● To be done:
Among the lines of data below, reproduce only those from the one with "in (hinge.x, hinge.y)])" through the one with "obj.matrix_world = world", exactly as they stand, both ends included.

[BEGIN]

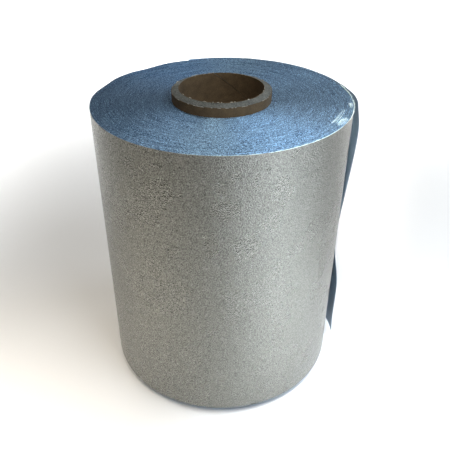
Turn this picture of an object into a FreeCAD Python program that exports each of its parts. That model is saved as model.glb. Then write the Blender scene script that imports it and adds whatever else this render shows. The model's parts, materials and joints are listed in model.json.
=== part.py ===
import FreeCAD, Part
import math
import os

# A wide log of foil tape, standing on end with its axis on +Z. The tape is one laminate:
# metal foil outside, an adhesive coat, and a release liner inside. It is wound on a paper
# core, and the last quarter of the outermost turn has sprung loose and stands away.
# The origin is the centre of the core's lower end. Lengths are millimetres.

# Core: a paper tube of thin plies glued one over the other, longer than the web.
CORE_BORE_R = 38.1            # a standard 76.2 mm (3 in) bore
FACING_PLY = 0.5              # brown kraft paper, on the inside and on the outside
BOARD_PLY = 0.6               # grey board between the facings
BOARD_PLIES = 10
CORE_STUB = 10.0              # how far the core stands out of the web at each end
RIM_STEP = 0.2                # each ply ends this much below the one inside it, at the worn top rim

# Web: the wound tape.
WEB_WIDTH = 280.0
WEB_R = 117.2                 # outside of the outermost wound turn
FOIL = 0.05
ADHESIVE = 0.05
LINER = 0.10
LAMINATE = FOIL + ADHESIVE + LINER

# Strip of double-sided tape that holds the first turn on the core.
START_TAPE = 0.2              # thickness
START_TAPE_DEG = 32.0         # how far it reaches round the core
START_TAPE_END_GAP = 12.0     # bare core left at each end of the strip

# Tail: the loose end of the tape. It leaves the roll at the back and comes round to the
# right-hand side on a wider circle that is nearly tangent to the roll.
TAIL_START_DEG = 98.0         # where it leaves the roll, from +X towards +Y
TAIL_SECTION_DEG = 33.5       # arc of one section
TAIL_SECTIONS = ("root", "middle", "end")
TAIL_SPREAD = 6.5             # how much wider the tail's circle is than the roll
TAIL_CLEARANCE = 0.3          # air under the tail where it leaves the roll, and between sections

CORE_R = CORE_BORE_R + 2 * FACING_PLY + BOARD_PLIES * BOARD_PLY
CORE_LENGTH = WEB_WIDTH + 2 * CORE_STUB
WEB_BOTTOM = CORE_STUB
WEB_TOP = CORE_STUB + WEB_WIDTH
TAIL_R = WEB_R + TAIL_CLEARANCE + TAIL_SPREAD
AXIS = FreeCAD.Vector(0, 0, 0)
UP = FreeCAD.Vector(0, 0, 1)


def save(name, shape):
    """Writes one piece to its own file, once it is a sound closed solid."""
    if not shape.isValid() or len(shape.Solids) != 1:
        raise ValueError(name + " is not one valid solid")
    shape.exportStep("parts/" + name + ".step")
    print(name, round(shape.Volume, 1))


def on_circle(centre, radius, degrees, height):
    angle = math.radians(degrees)
    return centre + FreeCAD.Vector(radius * math.cos(angle), radius * math.sin(angle), height)


def tube(inner_r, outer_r, bottom, top):
    """A full ring of material round the roll's axis."""
    base = FreeCAD.Vector(0, 0, bottom)
    outside = Part.makeCylinder(outer_r, top - bottom, base, UP)
    inside = Part.makeCylinder(inner_r, top - bottom, base, UP)
    return outside.cut(inside)


def curved_strip(centre, inner_r, outer_r, start_deg, end_deg, bottom, top):
    """A strip of even thickness that follows part of a circle round a centre."""
    middle_deg = (start_deg + end_deg) / 2

    def arc(radius):
        points = [on_circle(centre, radius, a, bottom) for a in (start_deg, middle_deg, end_deg)]
        return Part.Arc(*points).toShape()

    def end(degrees):
        return Part.makeLine(on_circle(centre, inner_r, degrees, bottom),
                             on_circle(centre, outer_r, degrees, bottom))

    outline = Part.Wire([arc(outer_r), end(end_deg), arc(inner_r), end(start_deg)])
    return Part.Face(outline).extrude(UP * (top - bottom))


def core_plies():
    """Name, thickness of each ply of the core, from the bore outwards."""
    boards = [("core_board_ply_%02d" % (i + 1), BOARD_PLY) for i in range(BOARD_PLIES)]
    return [("core_inner_facing", FACING_PLY)] + boards + [("core_outer_facing", FACING_PLY)]


def make_core():
    radius = CORE_BORE_R
    for step, (name, thickness) in enumerate(core_plies()):
        save(name, tube(radius, radius + thickness, 0, CORE_LENGTH - step * RIM_STEP))
        radius += thickness


def start_tape():
    half = START_TAPE_DEG / 2
    return curved_strip(AXIS, CORE_R, CORE_R + START_TAPE, -half, half,
                        WEB_BOTTOM + START_TAPE_END_GAP, WEB_TOP - START_TAPE_END_GAP)


def wound_turns():
    """All the turns between the core and the outermost one, as one solid ring."""
    return tube(CORE_R, WEB_R - LAMINATE, WEB_BOTTOM, WEB_TOP).cut(start_tape())


def layers(outer_r):
    """Name, inner and outer radius of each layer of the tape, from the foil inwards."""
    for name, thickness in (("foil", FOIL), ("adhesive", ADHESIVE), ("liner", LINER)):
        yield name, outer_r - thickness, outer_r
        outer_r -= thickness


def make_outer_turn():
    for layer, inner_r, outer_r in layers(WEB_R):
        save("outer_turn_" + layer, tube(inner_r, outer_r, WEB_BOTTOM, WEB_TOP))


def tail_centre():
    """The tail's circle is moved off the axis so that it meets the roll where the tail starts."""
    return on_circle(AXIS, -TAIL_SPREAD, TAIL_START_DEG, 0)


def make_tail():
    """Three sections of the tail. Each swings out on the outer edge of the one before it."""
    gap_deg = math.degrees(TAIL_CLEARANCE / TAIL_R)
    for i, section in enumerate(TAIL_SECTIONS):
        start = TAIL_START_DEG - i * TAIL_SECTION_DEG
        hinge = on_circle(tail_centre(), TAIL_R, start, 0)
        print("hinge of tail_" + section, [round(v, 4) for v in (hinge.x, hinge.y)])
        for layer, inner_r, outer_r in layers(TAIL_R):
            save("tail_" + section + "_" + layer,
                 curved_strip(tail_centre(), inner_r, outer_r, start - TAIL_SECTION_DEG,
                              start - gap_deg, WEB_BOTTOM, WEB_TOP))


os.makedirs("parts", exist_ok=True)
make_core()
save("start_tape", start_tape())
save("wound_turns", wound_turns())
make_outer_turn()
make_tail()
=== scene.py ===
"""A log of foil tape on a paper core, with its loose end standing away from the roll.

The tape is tin-plated copper foil, an acrylic adhesive coat and a blue release liner. Every
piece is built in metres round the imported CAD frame, whose boxes give the sizes used here.
"""

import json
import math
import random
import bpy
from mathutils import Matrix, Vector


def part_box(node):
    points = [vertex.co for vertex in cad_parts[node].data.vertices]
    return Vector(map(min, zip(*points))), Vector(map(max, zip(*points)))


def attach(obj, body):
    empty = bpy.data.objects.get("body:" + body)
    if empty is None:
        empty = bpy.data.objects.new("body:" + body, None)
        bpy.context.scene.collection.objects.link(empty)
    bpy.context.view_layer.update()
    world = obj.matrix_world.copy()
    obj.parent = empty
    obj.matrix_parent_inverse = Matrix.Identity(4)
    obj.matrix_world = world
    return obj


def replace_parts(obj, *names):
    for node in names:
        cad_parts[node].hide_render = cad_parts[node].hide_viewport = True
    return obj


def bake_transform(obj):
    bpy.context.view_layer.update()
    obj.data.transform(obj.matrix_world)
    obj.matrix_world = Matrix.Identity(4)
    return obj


bl_info = {
    "name": "Foil tape roll",
    "version": (1, 0, 0),
    "blender": (4, 5, 0),
    "location": "3D View > Sidebar > Foil tape",
    "description": "Builds a wound log of foil tape, its paper core and its loose end",
    "category": "Add Mesh",
}

import bmesh
import bpy
from bpy.props import FloatProperty, FloatVectorProperty, IntProperty, PointerProperty
from mathutils import Matrix, Vector, noise

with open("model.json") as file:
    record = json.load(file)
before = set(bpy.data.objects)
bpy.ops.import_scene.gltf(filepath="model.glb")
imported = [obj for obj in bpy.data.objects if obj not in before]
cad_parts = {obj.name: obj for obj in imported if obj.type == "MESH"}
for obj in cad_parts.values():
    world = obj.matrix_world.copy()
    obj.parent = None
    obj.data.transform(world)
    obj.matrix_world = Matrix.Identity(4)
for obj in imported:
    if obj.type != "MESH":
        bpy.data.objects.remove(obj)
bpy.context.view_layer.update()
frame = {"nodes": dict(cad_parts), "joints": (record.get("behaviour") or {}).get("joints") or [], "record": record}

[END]

● Solution below:
        print("hinge of tail_" + section, [round(v, 4) for v in (hinge.x, hinge.y)])
        for layer, inner_r, outer_r in layers(TAIL_R):
            save("tail_" + section + "_" + layer,
                 curved_strip(tail_centre(), inner_r, outer_r, start - TAIL_SECTION_DEG,
                              start - gap_deg, WEB_BOTTOM, WEB_TOP))


os.makedirs("parts", exist_ok=True)
make_core()
save("start_tape", start_tape())
save("wound_turns", wound_turns())
make_outer_turn()
make_tail()
=== scene.py ===
"""A log of foil tape on a paper core, with its loose end standing away from the roll.

The tape is tin-plated copper foil, an acrylic adhesive coat and a blue release liner. Every
piece is built in metres round the imported CAD frame, whose boxes give the sizes used here.
"""

import json
import math
import random
import bpy
from mathutils import Matrix, Vector


def part_box(node):
    points = [vertex.co for vertex in cad_parts[node].data.vertices]
    return Vector(map(min, zip(*points))), Vector(map(max, zip(*points)))


def attach(obj, body):
    empty = bpy.data.objects.get("body:" + body)
    if empty is None:
        empty = bpy.data.objects.new("body:" + body, None)
        bpy.context.scene.collection.objects.link(empty)
    bpy.context.view_layer.update()
    world = obj.matrix_world.copy()
    obj.parent = empty
    obj.matrix_parent_inverse = Matrix.Identity(4)
    obj.matrix_world = world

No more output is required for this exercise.